— BEGIN Raw data —

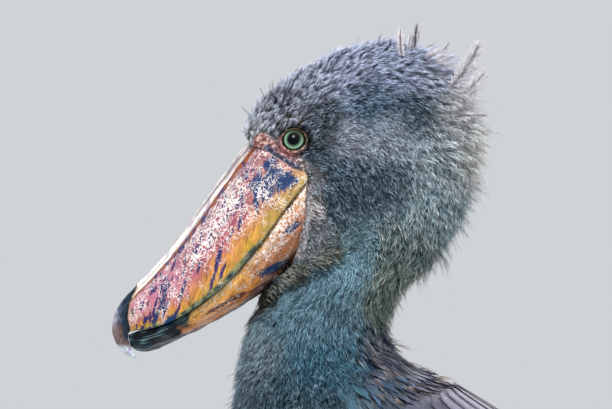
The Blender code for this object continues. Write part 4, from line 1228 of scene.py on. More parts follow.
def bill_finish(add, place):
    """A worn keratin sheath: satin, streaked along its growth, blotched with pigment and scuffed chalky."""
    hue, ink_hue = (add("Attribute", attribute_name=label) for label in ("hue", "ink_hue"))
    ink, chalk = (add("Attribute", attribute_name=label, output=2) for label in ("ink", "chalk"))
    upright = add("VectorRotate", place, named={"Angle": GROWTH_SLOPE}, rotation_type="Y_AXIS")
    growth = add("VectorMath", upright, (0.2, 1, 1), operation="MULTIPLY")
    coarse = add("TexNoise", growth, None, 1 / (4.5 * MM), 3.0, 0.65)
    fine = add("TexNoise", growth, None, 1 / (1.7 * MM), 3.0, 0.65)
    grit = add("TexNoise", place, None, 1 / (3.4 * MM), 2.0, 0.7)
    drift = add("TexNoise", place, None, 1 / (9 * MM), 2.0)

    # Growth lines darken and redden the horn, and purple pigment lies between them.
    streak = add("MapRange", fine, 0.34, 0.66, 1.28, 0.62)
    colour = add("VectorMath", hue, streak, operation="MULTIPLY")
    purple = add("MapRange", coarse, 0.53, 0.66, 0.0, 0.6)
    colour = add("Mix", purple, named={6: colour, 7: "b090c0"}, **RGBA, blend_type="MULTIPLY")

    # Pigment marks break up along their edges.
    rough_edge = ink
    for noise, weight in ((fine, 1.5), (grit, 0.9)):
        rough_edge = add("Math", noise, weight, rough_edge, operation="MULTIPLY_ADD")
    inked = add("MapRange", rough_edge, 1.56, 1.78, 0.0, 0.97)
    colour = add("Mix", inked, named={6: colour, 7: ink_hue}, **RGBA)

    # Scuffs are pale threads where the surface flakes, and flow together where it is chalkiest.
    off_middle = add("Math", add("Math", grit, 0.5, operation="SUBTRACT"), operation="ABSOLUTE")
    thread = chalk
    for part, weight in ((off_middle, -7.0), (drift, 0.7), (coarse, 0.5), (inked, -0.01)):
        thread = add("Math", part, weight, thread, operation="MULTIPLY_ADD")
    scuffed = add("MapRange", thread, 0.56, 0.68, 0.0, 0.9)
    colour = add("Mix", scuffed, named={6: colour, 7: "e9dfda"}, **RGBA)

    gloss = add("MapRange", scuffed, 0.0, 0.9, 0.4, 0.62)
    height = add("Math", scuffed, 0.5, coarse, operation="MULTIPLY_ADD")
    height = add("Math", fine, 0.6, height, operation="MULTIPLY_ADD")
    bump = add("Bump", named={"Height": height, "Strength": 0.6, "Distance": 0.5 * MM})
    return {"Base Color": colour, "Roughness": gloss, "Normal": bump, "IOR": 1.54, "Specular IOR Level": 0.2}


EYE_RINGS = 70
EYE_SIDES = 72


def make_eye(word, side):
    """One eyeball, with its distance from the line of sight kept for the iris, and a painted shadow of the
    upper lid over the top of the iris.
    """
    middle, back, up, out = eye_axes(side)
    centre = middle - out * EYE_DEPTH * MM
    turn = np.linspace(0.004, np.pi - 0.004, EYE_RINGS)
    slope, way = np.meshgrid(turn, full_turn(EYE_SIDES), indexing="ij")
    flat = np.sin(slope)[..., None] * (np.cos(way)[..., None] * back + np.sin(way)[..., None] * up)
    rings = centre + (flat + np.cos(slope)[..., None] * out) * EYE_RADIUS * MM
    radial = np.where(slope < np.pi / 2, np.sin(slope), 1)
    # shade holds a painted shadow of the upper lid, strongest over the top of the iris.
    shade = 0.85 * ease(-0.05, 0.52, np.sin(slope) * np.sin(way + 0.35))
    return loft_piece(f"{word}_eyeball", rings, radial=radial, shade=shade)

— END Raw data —

▶ Task to carry out
Copy the lines from the start of the data verbatim, stopping after the line containing "(9 * MM), 2.0)".

▶ The reply
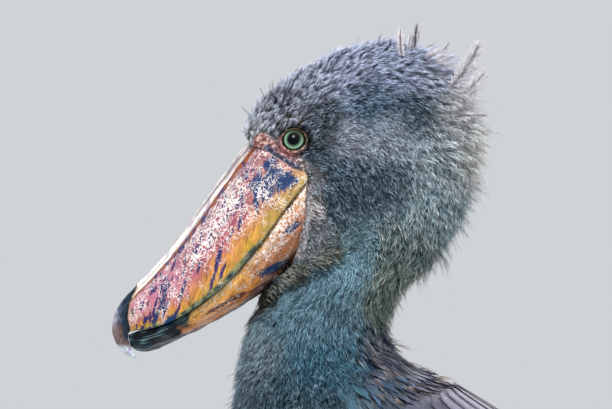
The Blender code for this object continues. Write part 4, from line 1228 of scene.py on. More parts follow.
def bill_finish(add, place):
    """A worn keratin sheath: satin, streaked along its growth, blotched with pigment and scuffed chalky."""
    hue, ink_hue = (add("Attribute", attribute_name=label) for label in ("hue", "ink_hue"))
    ink, chalk = (add("Attribute", attribute_name=label, output=2) for label in ("ink", "chalk"))
    upright = add("VectorRotate", place, named={"Angle": GROWTH_SLOPE}, rotation_type="Y_AXIS")
    growth = add("VectorMath", upright, (0.2, 1, 1), operation="MULTIPLY")
    coarse = add("TexNoise", growth, None, 1 / (4.5 * MM), 3.0, 0.65)
    fine = add("TexNoise", growth, None, 1 / (1.7 * MM), 3.0, 0.65)
    grit = add("TexNoise", place, None, 1 / (3.4 * MM), 2.0, 0.7)
    drift = add("TexNoise", place, None, 1 / (9 * MM), 2.0)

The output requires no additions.